And, more to the point, what it represents.
By Erika Bsumek
(Photo: Change.org)
Last week, Dylan McCabe, a Navajo high school senior in Maryland, created a petition to fight administrators’ refusal to allow her to wear Navajo moccasins to her graduation. Administrators, who initially claimed the shoes did not meet the school’s dress code, eventually relented, allowing McCabe to wear the shoes of her choice. Meanwhile, the Navajo Nation is in danger of losing its suit against Urban Outfitters, which the tribe claims appropriated its name to the tune of upwards of $500 million worth of “Navajo” goods.
Navajos have been trying to control how they are represented in the public sphere since the early 1900s, when Navajo goods were widely sold and advertised in the United States.
The Navajo Nation has taken proactive steps to protect its public image and economic rights, namely by trademarking NAVAJO as early as 1943. Since then, it has fought the mislabeling of goods and the appropriation of the Navajo name in order to preserve its brand and to protect its people from unfair competition.
Companies such as Urban Outfitters use these names for a reason: They resonate with the American public.
While fundamentally different, the Urban Outfitters lawsuit and the McCabe petition represent the vast difficulties that Navajo people must grapple with to control when and how they and their culture is represented in public. In the Maryland case, school administrators initially failed to consider what moccasins mean to Navajo people: In the words of the Native American Rights Fund, to “own and wear a pair of Navajo or Diné moccasins shows that you have a deep respect for one’s self, kinship, earth, and all life.”
McCabe says her footwear represents her religion, strength, and endurance. While the school’s initial response (and a similar case in Oklahoma that preceded it) might appear to stand out as one small example of cultural misunderstanding, the impulse to dictate what Native Americans wear is neither new nor isolated.
Starting with Carlisle Indian Boarding School in 1879, traditional Native American articles of clothing were banned in U.S. government boarding schools. These schools launched Americanization campaigns that attempted to alter the dress, language, and behavior of American Indians. In response, members of indigenous communities across the U.S. waged a battle to sustain their culture through their material and spiritual traditions.
While indigenous peoples fought for the right to dress as they wished and speak their natal languages, American corporations appropriated representations of Native Americans by using tribal names such as Cherokee, Apache, and Navajo to brand their clothing, cars, helicopters, and weapons.
Companies such as Urban Outfitters use these names for a reason: They resonate with the American public. When Urban Outfitters created a Navajo line, they did so because the name was recognizable; it meant something to American consumers.
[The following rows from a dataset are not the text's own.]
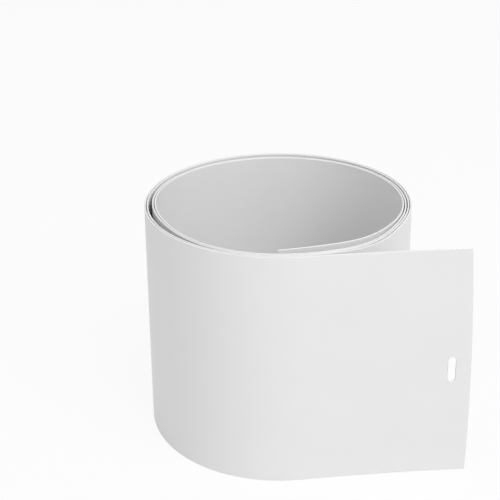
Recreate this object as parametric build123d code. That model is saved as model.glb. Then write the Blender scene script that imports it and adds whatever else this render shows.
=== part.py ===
from build123d import *
import math
import os

# Tree guard: one flat strip of white plastic, coiled on itself, cut here into the stretches
# that flex. Millimetres, +Z up. The origin is on the axis of the coil at its bottom edge, and
# the free end leaves the front of the coil (-Y) towards +X.

# the strip
strip_height = 102.0
strip_thickness = 0.7

# the coil, seen from above; bearings run from the front, towards +X and round by the back
coil_radius = 57.8                # outside of the last turn where the free end leaves
layer_gap = 0.3                   # air between neighbouring turns where they lie closest
closed_turns = 3                  # turns that stay coiled
leaving_bearing = 10.0            # degrees past the front, where the free end leaves

# where the sheet stands off the even spiral: first turn, last turn, bearing in degrees, half
# width in degrees, distance inwards (negative is outwards)
inner_end_spring = (1, 1, 24.0, 30.0, 4.6)
back_slack = (1, 2, 185.0, 60.0, 3.0)
front_left_slack = (1, 2, 298.0, 28.0, 1.9)
front_right_swell = (1, 5, 38.0, 17.0, -1.9)
outer_turn_swell = (4, 4, 42.0, 14.0, -0.7)
shape_terms = (
    inner_end_spring, back_slack, front_left_slack, front_right_swell, outer_turn_swell
)

# the outer turn, which unrolls as a row of panels
outer_panels = 8
hinge_clearance = 0.05

# the free end
free_length = 68.8
free_curl = 4.5                   # degrees that the free end bends away from the coil
first_flex = 20.0                 # along the free end, from where it leaves the coil
second_flex = 45.0

# the slots for a tie, one near each end
slot_width = 3.3
slot_height = 11.3
slot_to_end = 8.1                 # centre of the slot to the cut end
slot_middle = 48.3                # centre of the slot above the bottom edge
inner_end_sweep = 95.0            # degrees of the stretch that springs inwards

arc_step = 10.0                   # degrees of the coil that one arc of the outline covers

pitch = strip_thickness + layer_gap
half_thickness = strip_thickness / 2
outer_start = 360.0 * closed_turns + leaving_bearing
outer_end = outer_start + 360.0
panel_sweep = 360.0 / outer_panels


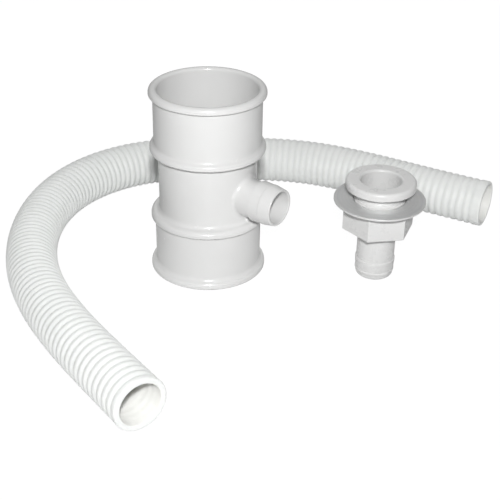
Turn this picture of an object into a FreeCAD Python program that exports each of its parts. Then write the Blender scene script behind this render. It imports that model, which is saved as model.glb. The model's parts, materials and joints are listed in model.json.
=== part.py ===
import FreeCAD, Part
import math
import os
import sys
import Sketcher

# Marine drain kit: a thru-hull fitting with its washer and nut, the drain hose, and the
# in-line duct tee that the hose drains. Millimetres, +Z up.
# The origin is on the thru-hull fitting's axis, on the underside of its flange (the face
# that seats on the hull skin). The fitting, the tee and the hose stand on one level, 70 mm
# below the origin; the washer and the nut sit around the fitting's barrel.

os.makedirs("parts", exist_ok=True)
doc = FreeCAD.newDocument("drain_kit")
Vector = FreeCAD.Vector
UP = Vector(0, 0, 1)

# ------------------------------------------------------------------ driving sizes
# alias, value, note
SIZES = [
    # thru-hull fitting: flange, threaded barrel, hose barb
    ("stand_height", 70.0, "flange underside above the standing level"),
    ("flange_radius", 25.06, "outer radius of the flange"),
    ("flange_thick", 5.6, "flange thickness"),
    ("flange_edge", 2.2, "rounding of the flange's upper edge"),
    ("flange_low_edge", 0.5, "rounding of the flange's lower edge"),
    ("mouth_radius", 14.4, "bore radius at the mouth"),
    ("mouth_edge", 1.6, "rounding of the mouth"),
    ("mouth_depth", 24.0, "length of the wide bore below the flange underside"),
    ("bore_radius", 10.6, "bore radius through the barb"),
    ("bore_taper_end", 34.0, "where the bore reaches its barb radius"),
    ("thread_crest", 18.3, "thread crest radius of the barrel"),
    ("thread_root", 17.2, "thread root radius of the barrel"),
    ("thread_pitch", 2.309, "thread pitch, 11 threads to the inch"),
    ("relief_length", 8.0, "plain relief under the flange, before the thread starts"),
    ("barrel_length", 30.0, "barrel length below the flange underside"),
    ("tail_neck", 13.7, "barb neck radius"),
    ("tail_ridge_a", 14.4, "radius of the upper barb ridge"),
    ("tail_ridge_a_at", 56.4, "upper ridge, top of its land"),
    ("tail_ridge_b", 14.15, "radius of the lower barb ridge"),
    ("tail_ridge_b_at", 64.5, "lower ridge, top of its land"),
    ("ridge_land", 1.0, "length of a ridge's cylindrical land"),
    ("tail_tip", 12.0, "radius of the barb's end face"),
    # washer
    ("washer_outer", 32.6, "washer outer radius"),
    ("washer_inner", 18.9, "washer hole radius"),
    ("washer_thick", 1.5, "washer thickness"),
    ("washer_edge", 0.3, "washer edge rounding"),
    ("washer_gap", 0.02, "gap between the washer and the nut"),
    # nut
    ("nut_corner", 26.0, "nut radius across corners"),
    ("nut_turn", 189.3, "azimuth of a nut corner, degrees"),
    ("nut_top", 11.0, "nut top below the flange underside"),
    ("nut_tall", 21.4, "nut height"),
    ("nut_minor", 17.4, "nut bore radius, its thread's crest"),
    ("nut_major", 18.45, "nut thread root radius"),
    ("nut_edge", 0.7, "rounding of the nut's upright edges"),
    ("nut_rim", 0.5, "chamfer around the nut's faces"),
    # duct tee
    ("tee_east", -122.13, "tee axis, X"),
    ("tee_north", 10.68, "tee axis, Y"),
    ("tee_tall", 138.0, "tee height"),
    ("collar_radius", 38.0, "collar outer radius, 3 inch duct hose size"),
    ("collar_bore", 35.2, "collar inner radius"),
    ("mouth_lip", 2.0, "rounding of the top rim's inner edge"),
    ("middle_radius", 34.93, "middle tube outer radius"),
    ("middle_bore", 32.4, "middle tube inner radius"),
    ("bead_radius", 40.9, "bead crest radius"),
    ("foot_radius", 41.6, "crest radius of the lowest bead"),
    ("rim_under", 133.4, "underside of the top rim"),
    ("bead_b_under", 92.7, "underside of the second bead"),
    ("bead_c_under", 40.7, "underside of the third bead"),
    ("barb_height", 64.9, "height of the side barb's axis"),
    ("barb_turn", -36.0, "azimuth of the side barb, degrees"),
    ("barb_reach", 62.6, "side barb's end from the tee axis"),
    ("barb_neck", 13.3, "side barb neck radius"),
    ("barb_ridge_a", 14.6, "side barb inner ridge radius"),
    ("barb_ridge_a_at", 45.6, "start of the inner ridge's land"),
    ("barb_ridge_b", 14.4, "side barb outer ridge radius"),
    ("barb_ridge_b_at", 53.7, "start of the outer ridge's land"),
    ("barb_bore", 11.5, "side barb bore radius"),
    ("barb_root", 3.0, "fillet at the side barb's root"),
    # hose
    ("hose_outer", 18.06, "hose outer radius"),
    ("hose_bore", 14.3, "hose bore radius, 1-1/8 inch hose"),
    ("hose_gap", 5.0, "gap between two hose lengths at a bend hinge"),
    ("hose_rear_cuff", 10.0, "straight smooth cuff at the rear end"),
    ("hose_front_cuff", 12.0, "straight smooth cuff at the front end"),
    ("hose_end_edge", 0.8, "chamfer around the hose's end faces"),
    ("hose_bend_a", 120.0, "rear bend hinge, along the hose from its rear end"),
    ("hose_bend_b", 330.0, "front bend hinge, along the hose from its rear end"),
]
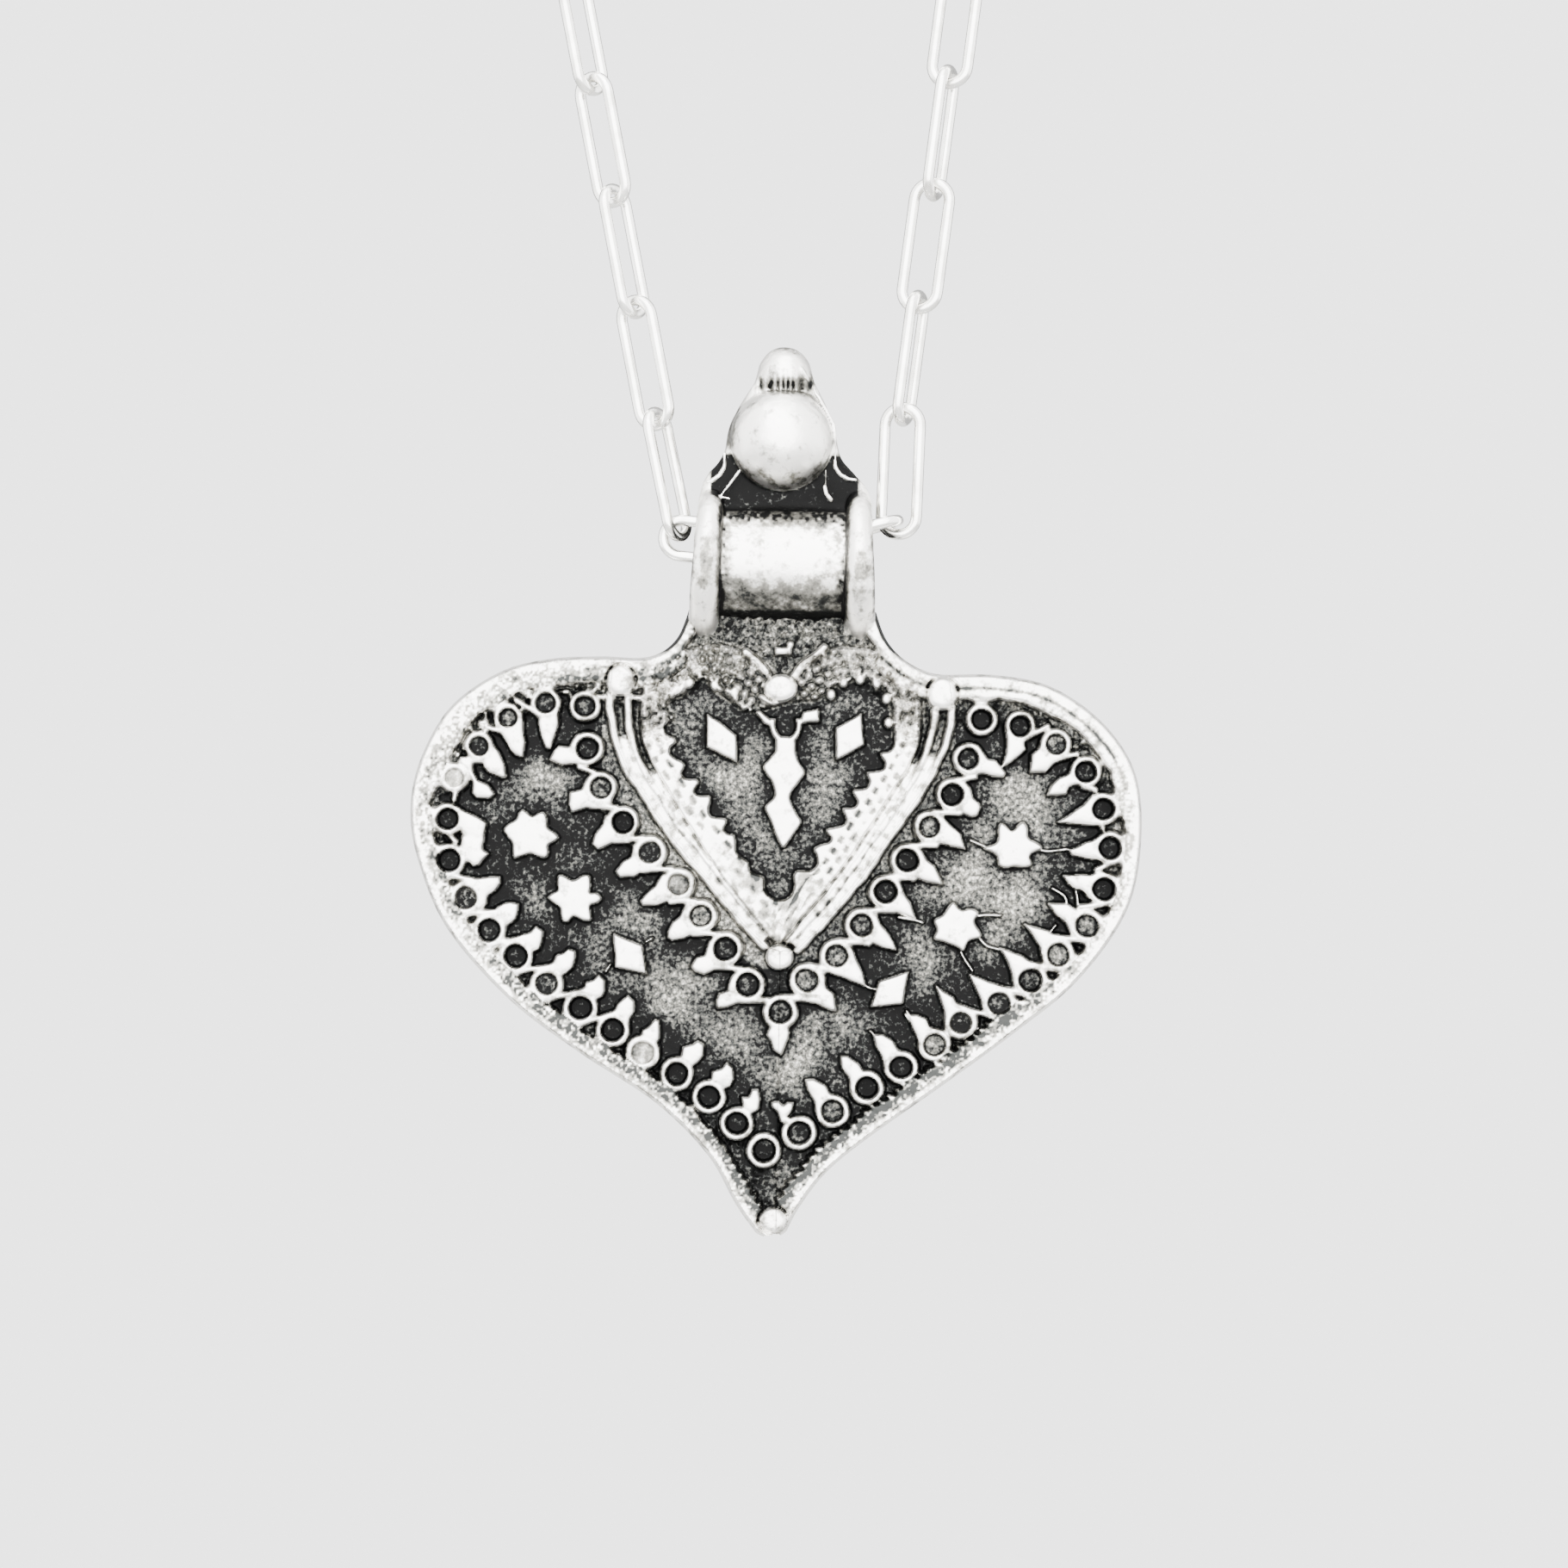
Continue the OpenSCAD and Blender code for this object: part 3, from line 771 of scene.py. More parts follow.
    def raise_to(self, height: Array, part: Part = (slice(None), slice(None))) -> None:
        """Keep the higher of what is there and what comes."""
        self.height[part] = np.maximum(self.height[part], height)

    def rim(self) -> None:
        """Border: two wires at the upper right, a worn band elsewhere, and a rope below."""
        x, z = self.x, self.z
        near, along = self.outline.measure(x, z)
        self.depth = np.abs(near) * np.where(polygon_distance(x, z, self.corners[::3]) < 0, 1, -1)
        d = self.depth - self.draft
        left = ease((2 - x) / 4)
        right = 1 - left
        top = ease((z + 13) / 3)
        low = ease((-20.5 - z) / 3.5)
        low_tip = ease((-29 - z) / 3)
        mid_right = right * (1 - low) * ease((-11.5 - z) / 2.5)
        upper_left, upper_right = left * top, right * top
        at_neck = ease((z + 5.6) / 1.2)
        width = (self.rim_w + 0.12 * upper_left - 0.4 * mid_right + 0.1 * cloud(x, z, 1.1, 14)
                 - 0.2 * left * low - 0.12 * left * (1 - top) * (1 - low)) * (1 - 0.62 * at_neck)
        groove_at = 0.5 + 0.4 * upper_left + 0.12 * low
        groove = np.clip(upper_right + upper_left * 0.7 * ease((x + 12.5) / 1.5)
                         + 0.75 * low * right + 0.12 * low * left + 0.4 * low_tip
                         - mid_right - at_neck, 0, 1)
        rope = np.clip(0.95 * low * right + 0.2 * low * left + 0.5 * low_tip, 0, 1)
        past = d - groove_at
        twist = 0.5 + 0.5 * np.cos(2 * math.pi * (along / self.rope_pitch + past * 1.1))
        inner = width - rope * 0.2 * twist + 0.06 * cloud(x, z, 0.35, 16)
        band = self.rim_h * (0.74 + 0.26 * ease(d / 0.22)) * ease((inner - d) / 0.2)
        band -= 0.36 * groove * bell(past / 0.08) * (d < width)
        band -= 0.26 * rope * twist * ease(past / 0.15) * (d < width)
        self.raise_to(np.where(d > -0.5, band, 0))
        crumbs = (0.46 * left * (0.4 + 0.6 * top) + 0.22 * right * top) * (1 - at_neck)
        crumbs = crumbs * ease((d - 0.6) / 0.4) * ease((2.5 - d) / 0.5)
        self.crumbs = crumbs * (0.62 + 0.9 * cloud(x, z, 0.28, 15) + 0.4 * cloud(x, z, 0.7, 17))
        self.rim_gap = inner - d
        self.edge = ease((0.34 - d) / 0.2)
        self.dull += np.where(d < width + 0.2, 0.3 * rope * twist * ease(past / 0.1), 0)
        grey = (0.3 + 0.12 * left + 0.33 * low) * (1 - 0.4 * upper_right)
        self.dull += (d < width) * grey * (1 + 1.1 * cloud(x, z, 0.12, 18))
        line = bell(past / (0.17 - 0.07 * upper_right)) * (d < width)
        uneven = 0.75 + (0.5 - 0.4 * upper_right) * cloud(x, z, 0.4, 19)
        self.dull += 0.95 * groove * (1 - 0.25 * low) * line * uneven

    def wires(self) -> None:
        """Plain wires that frame the inner heart."""
        for points in self.left_wires + self.right_wires + self.neck_wires:
            track = Track(flow(points))
            low = np.array([track.x.min(), track.z.min()])
            high = np.array([track.x.max(), track.z.max()])
            part, x, z = self.window(*0.5 * (low + high), 0.6 + 0.5 * max(high - low))
            near = np.abs(track.measure(x, z)[0])
            worn = 0.04 * cloud(x, z, 0.8, 43)
            self.raise_to(swell(near - 0.5 * self.wire_w + worn, self.wire_h, 0.16, 0.1), part)
            self.dull[part] += 0.26 * (near < 0.32) * (0.5 + cloud(x, z, 0.3, 44))

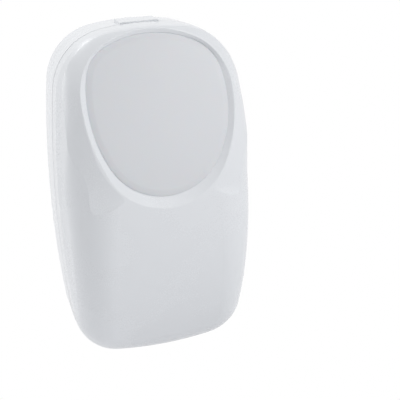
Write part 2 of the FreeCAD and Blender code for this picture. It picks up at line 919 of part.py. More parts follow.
# A lip inside the seam locates the cover; it stops short of the hook and the catch
lip_inset = d.shell_wall + d.lip_clearance
lip = cut(
    "seam_lip",
    fuse("lip_solid", [
        prism("lip_ring", body, lip_inset, d.seam_depth - d.lip_root, d.lip_root + d.lip_height),
        prism("lip_base", body, 1.2, d.seam_depth - d.lip_root, d.lip_root - d.seam_gap),
    ]),
    prism("lip_hollow", body, lip_inset + d.lip_wall, d.seam_depth - 2 * d.lip_root,
          3 * d.lip_root + d.lip_height),
    block("lip_hook_gap", 0.0, d.seam_depth - d.hook_reach - 1.0, 0.0,
          d.tongue_width + 2 * d.hook_clearance, 2 * d.hook_reach + d.lip_height,
          body_top - d.shell_wall),
    block("lip_catch_gap", 0.0, d.seam_depth - d.catch_reach - 1.0, -body_top + d.shell_wall,
          d.catch_width + 2 * d.hook_clearance, 2 * d.catch_reach + d.lip_height,
          body_top - d.shell_wall),
)
# The top edge is thickened outward where the hook sits, and recessed behind it
tab_front = d.seam_depth - d.seam_gap
tab = rounded(
    "hook_tab",
    block("tab_block", 0.0, tab_front - d.tab_length, body_top - d.shell_wall + 0.2,
          d.tab_width, d.tab_length, d.shell_wall - 0.2 + d.tab_rise),
    d.tab_rise * 0.9,
    lambda edge: middle(edge).z > float(body_top) + 0.1 and abs(middle(edge).x) > 1,
)
hook_recess = block(
    "hook_recess", 0.0, nose_depth - d.hook_clearance, hang - 3.0,
    d.tongue_width + 2 * d.hook_clearance,
    d.hook_reach - d.hook_land + d.hook_clearance - d.seam_gap + 0.2,
    3.0 + d.hook_rise + 0.4,
)
catch_slot = block(
    "catch_slot", 0.0, d.seam_depth - d.catch_reach - 0.6, -body_top - 1.0,
    d.catch_width - 5.0, 2.6, d.shell_wall + 2.0,
)
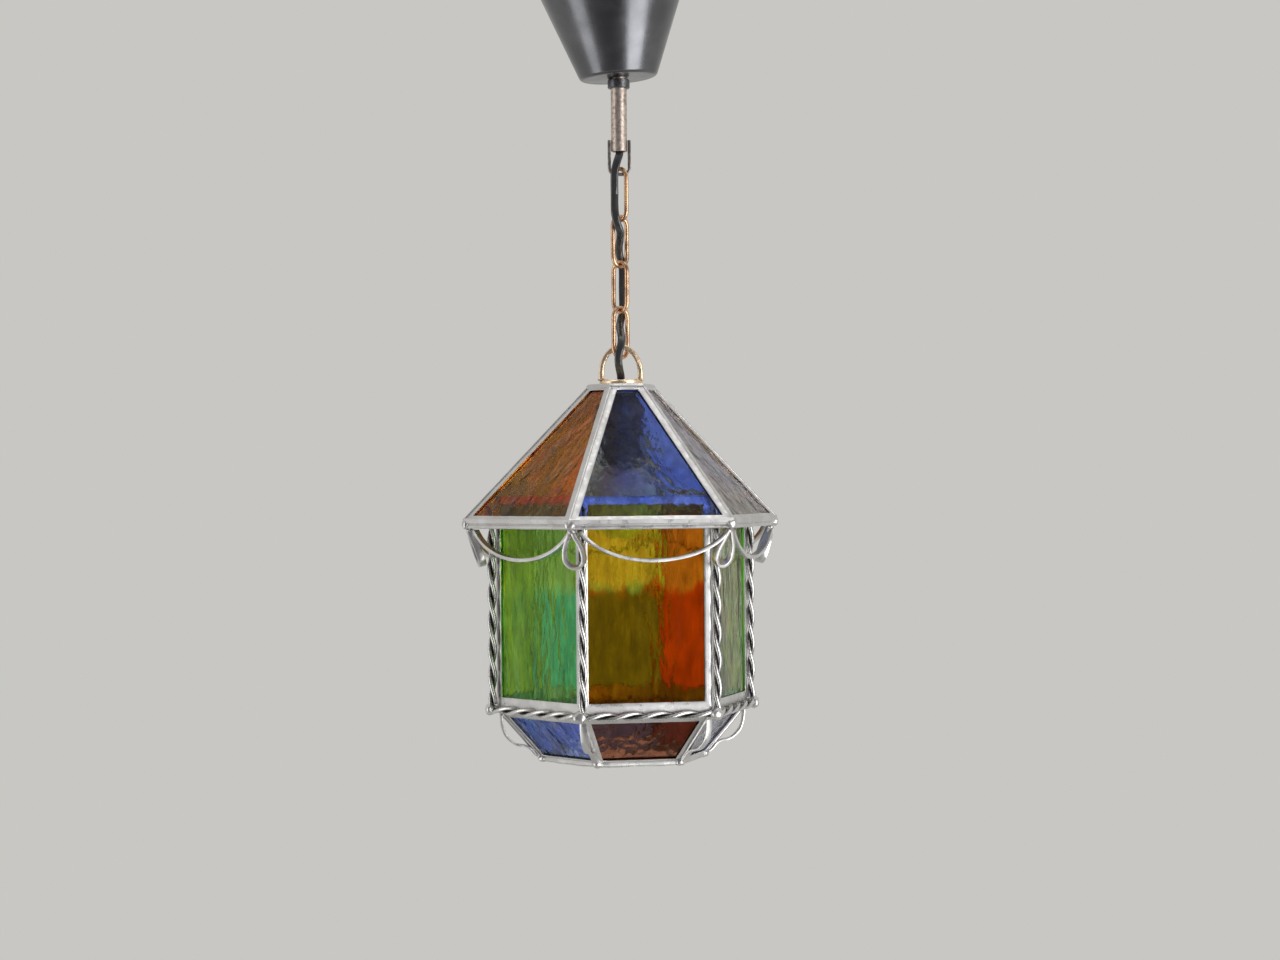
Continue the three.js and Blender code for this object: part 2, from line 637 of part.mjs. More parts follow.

And not by chance. The Navajo Nation is the second largest Indian Nation in the U.S., and members of the tribe have been selling their hand-woven blankets and silver jewelry to American consumers since the late 1880s. But the word Navajo describes a people — not just the goods they make. The people of the Navajo Nation have worked to protect their culture for centuries. Trademarking their name is just one way they seek to protect their image.
When Urban Outfitters created a Navajo line, they did so because the name was recognizable; it meant something to American consumers.
That’s why the Navajo Nation launched a lawsuit in 2012 for trademark infringement and brand dilution.
Last month, Judge Bruce Black dismissed two counts in that case, declaring that the Navajo litigants “have not demonstrated that the ‘Navajo’ mark is anything other than a niche mark.” In other words, the court determined that the Navajo trademark is not famous enough to constitute protection as a brand. News outlets quickly declared a defeat for the Navajo Nation.
A few days later, Black issued an additional ruling allowing the Nation to sue for “no less than $1,000 for each day on which the offer or display for sale or sale of a given type of good continues.”
While that may be true, the court case is far from over. Black has also allowed four counts to proceed, including those involving the protections of the trademark guaranteed by the Indian Arts and Crafts Act.
It would be easy to think that it all started with a pair of socks, some funky underwear, and a drinking flask — but Urban Outfitters is doing something that non-Navajo merchants have done for over 100 years: capitalizing off of American associations with the “Navajo” without regard to what actual Navajo people want or believe, and without regard to the legal protections the Navajo Nation has won.
There is no doubt that Navajo-made goods are beautiful and finely crafted items but this case is not about goods made by Navajo artisans. It’s part of a longer history of elevating indigenous people though brand names that they have nothing to do with — while ignoring the actual people those brands represent. Meanwhile, people like McCabe have to fight for their culture to be recognized in public forums.